You want to read Senator Blunt’s “special message”? Go ahead – it’s reproduced below the fold.
September 09, 2011
During my travels throughout Missouri in August, I met with countless business owners, farmers, local leaders, families, and other people who are concerned about Washington’s out-of-control spending and want President Obama to get serious about policies that will help spur private sector job creation.
Unfortunately, last night Americans heard more empty rhetoric from the President as we continue to face skyrocketing debt and unemployment under his administration’s policies. Just last week, we learned that zero jobs were created during the month of August. Meanwhile, America’s unemployment has increased 17%, our federal debt has increased 39%, gas prices are up 98%, home values have decreased 11%, and health insurance premiums have increased 19% since the President took office in 2009.
Clearly, the President’s approach has failed – it’s time for real, bipartisan change if we’re going to right our nation’s economy. I hope President Obama and the Democrat-controlled Senate will take this opportunity to work with Republicans to rein in reckless spending, eliminate onerous regulations, and pass pro-growth tax policies in order to give small business owners the certainty they need to grow jobs and jump start our nation’s economy.
I also joined my colleagues this week in calling for President Obama to send Congress the job-promoting trade agreements pending with Colombia, Panama, and South Korea. With every day these trade deals linger, America is losing jobs and market share to competing countries. Agriculture is one of the few sectors of our economy with a trade surplus, the agriculture industry in Missouri and across America would benefit greatly from this expansion of global exports.

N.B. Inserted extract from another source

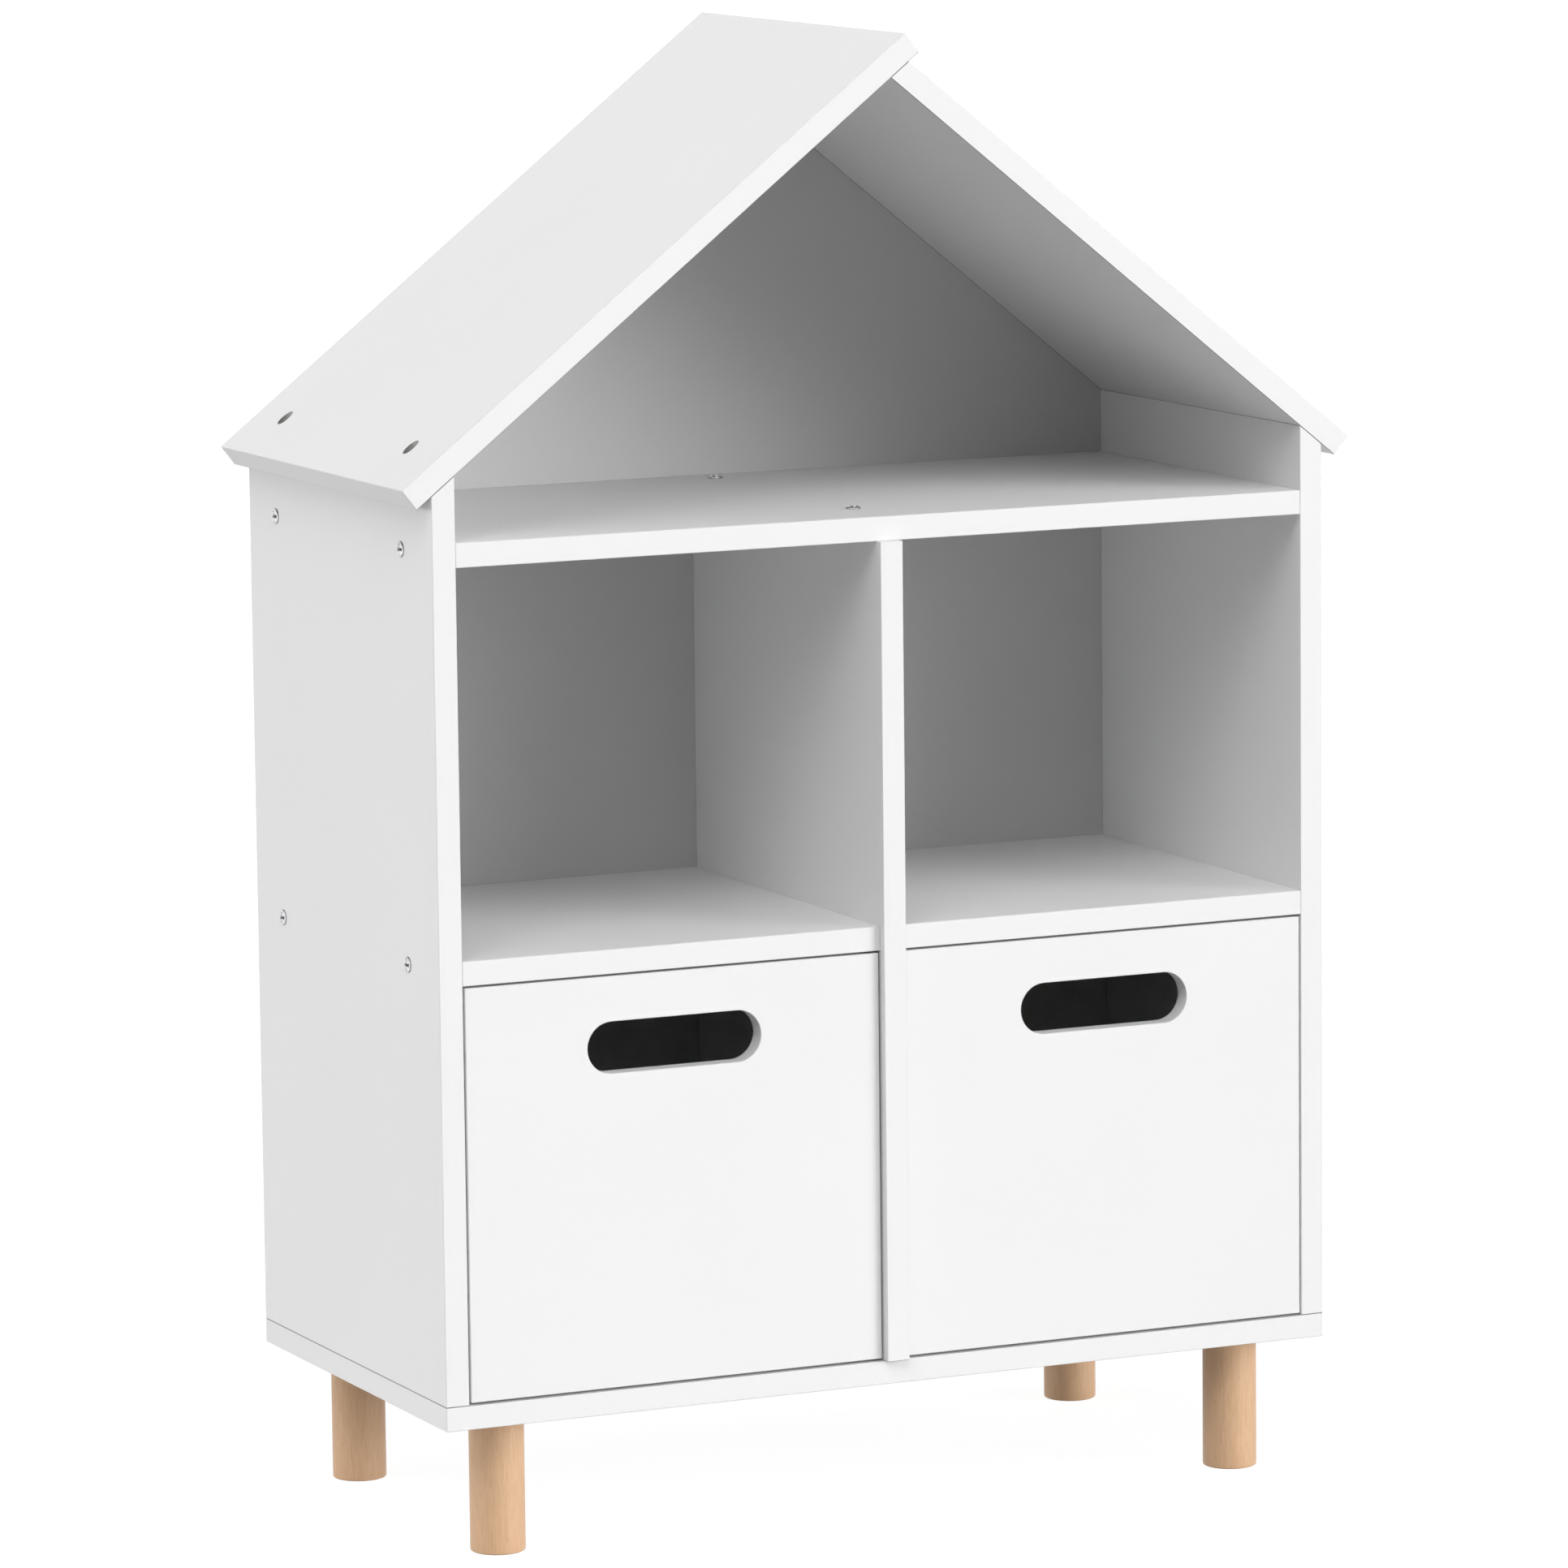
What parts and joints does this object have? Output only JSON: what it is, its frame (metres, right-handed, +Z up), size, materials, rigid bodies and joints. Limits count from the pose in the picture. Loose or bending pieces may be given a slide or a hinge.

Finally, as we approach the 10th anniversary of the devastating terrorist attacks on September 11, 2001, we honor those who lost their lives, and I remain thankful that our nation has remained safe from another attack over the last decade. This accomplishment is in great part thanks to our intelligence professionals and all of the men and women in uniform who have made the ultimate sacrifices to protect our safety and our nation’s freedoms.
Today, we face another very real crisis in America – one that requires the same bipartisanship, leadership, and resolve that we witnessed in the aftermath of those deadly attacks on 9/11. Our nation’s economy is in crisis, and just as we witnessed 10 years ago, I am confident that we can harness that same sense of unity today as we work together to get America’s financial future back on track.